In an age of “nuclear verdicts” against motor carriers — which range from $10 million to $247 million — insurance companies must closely monitor their bottom lines to make sure they are accurately pricing risk.

Insurers examine a motor carrier’s three- to five-year claims data when setting premiums, which means the carrier may get a discount for adding safety technologies, such as inward-facing cameras or collision mitigation and avoidance systems. 

Telematics systems are only as good as the losses they prevent.

Telematics represents a sound long-term investment and reduces short as well as long term costs. 

First, the short-term savings: The installation of telematics devices has an immediate impact on losses stemming from unsafe behaviors by drivers. Drivers are less likely to engage in risky behaviors once they are aware these behaviors are being monitored. According to one transportation insurance expert, the presence of a telematics device generally reduces loss costs by 20% to 25% through reduced deductibles.

Second, telematics provides hard data on favorable times and place of lanes traveled that could help reduce premiums. Insurers now are examining aggregate telematics data to determine which geographic regions, and even specific lanes, pose the greatest claims risk. Underwriters also have been able to parse out higher-risk travel times for specific locations.

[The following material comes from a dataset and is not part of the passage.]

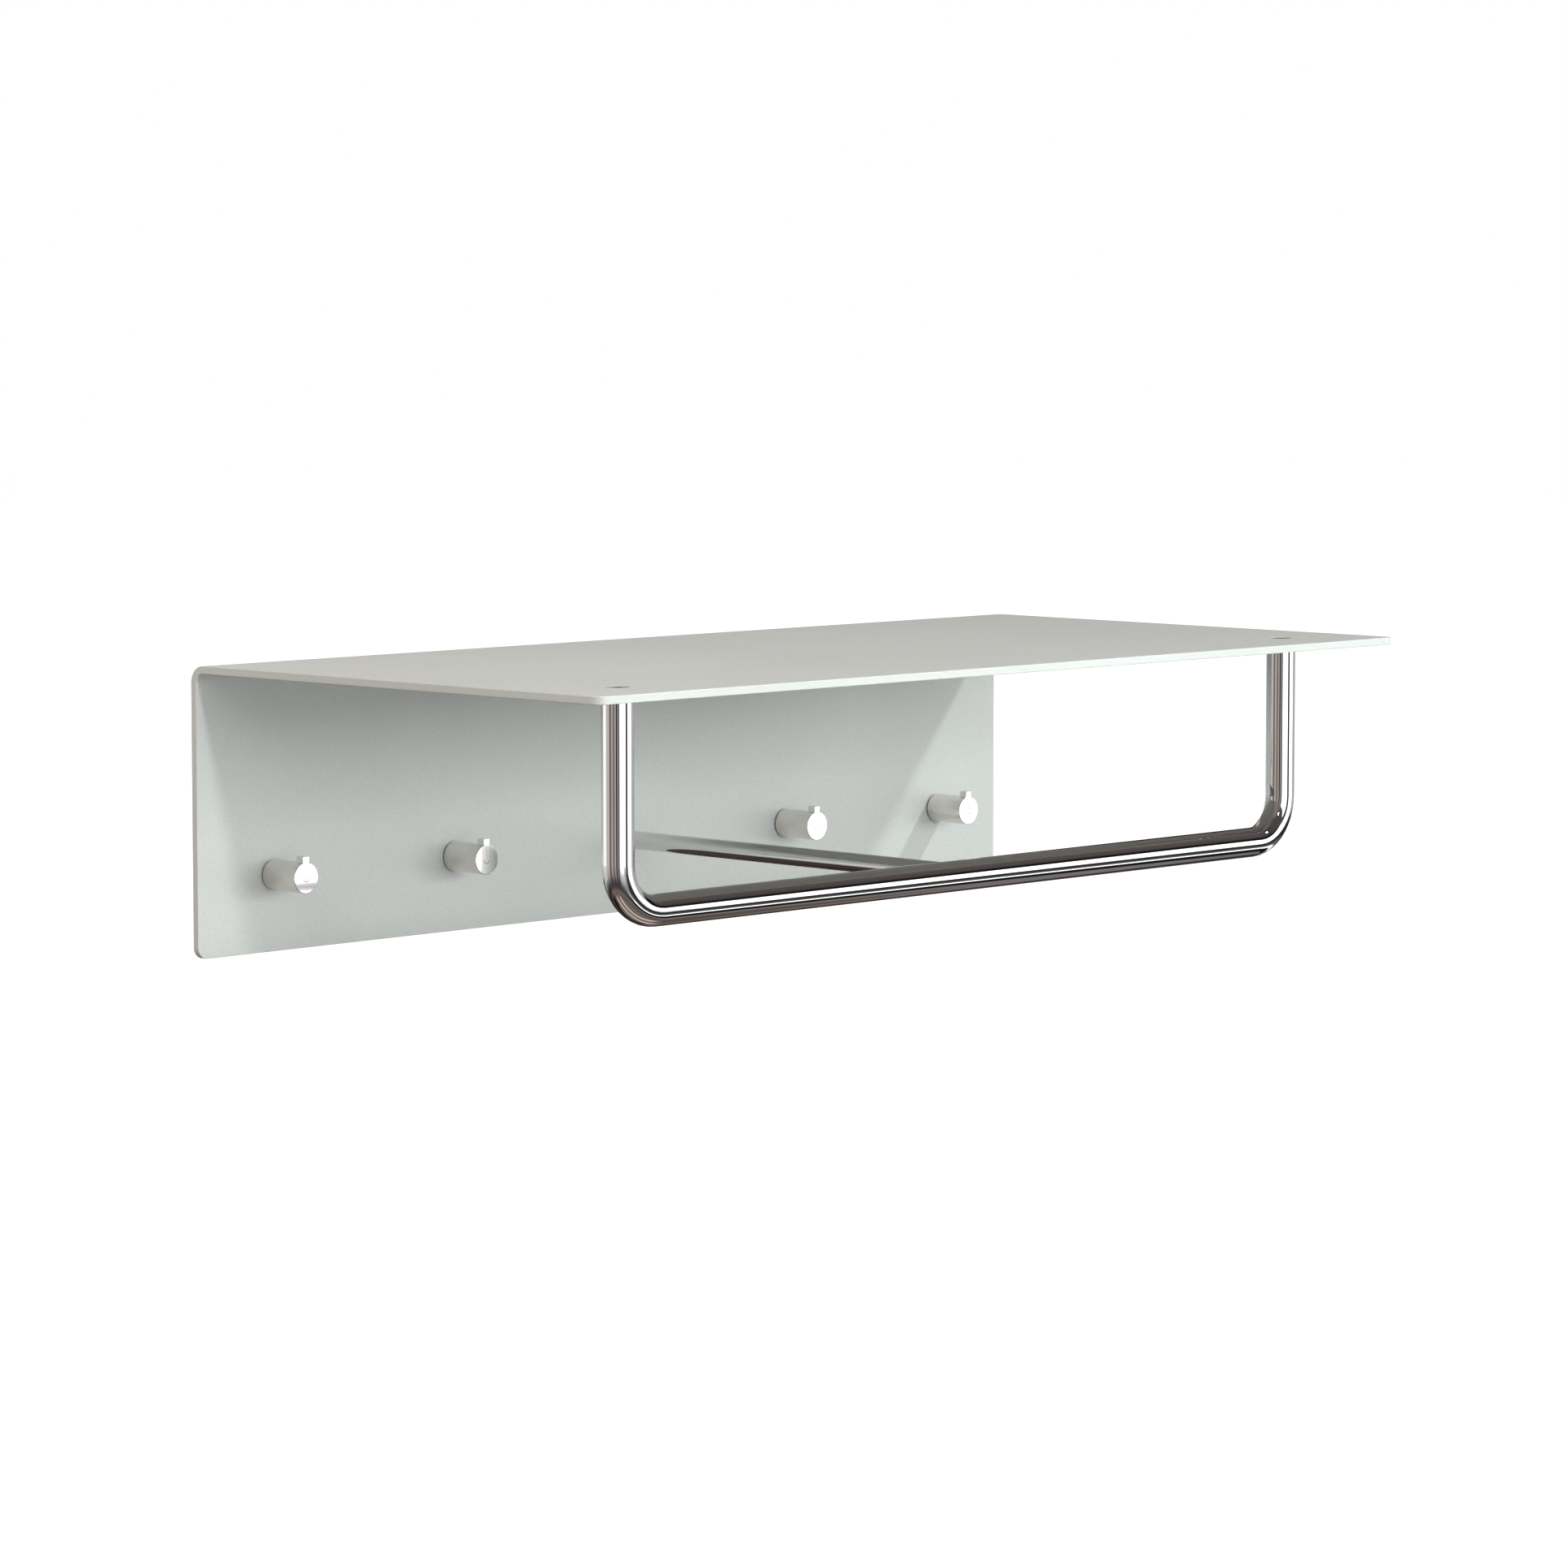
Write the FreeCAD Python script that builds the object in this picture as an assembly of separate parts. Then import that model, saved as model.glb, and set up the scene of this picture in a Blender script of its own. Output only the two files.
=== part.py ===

Motor carriers should make sure their premiums accurately reflect when and where they are operating their trucks. For example, if a carrier has data to show it runs most of its freight in a lower-risk lane during a lower-risk time of day, that carrier may be able to negotiate lower premiums.

The use of telematics on the maintenance side reduces short- and long-term costs. Being able to more closely monitor driver behavior, such as excessive hard-braking (often a result of a lead foot on the accelerator) can help reduce brake repairs and fuel consumption, and reduce the potential for rear-ending stopped or slowed vehicles.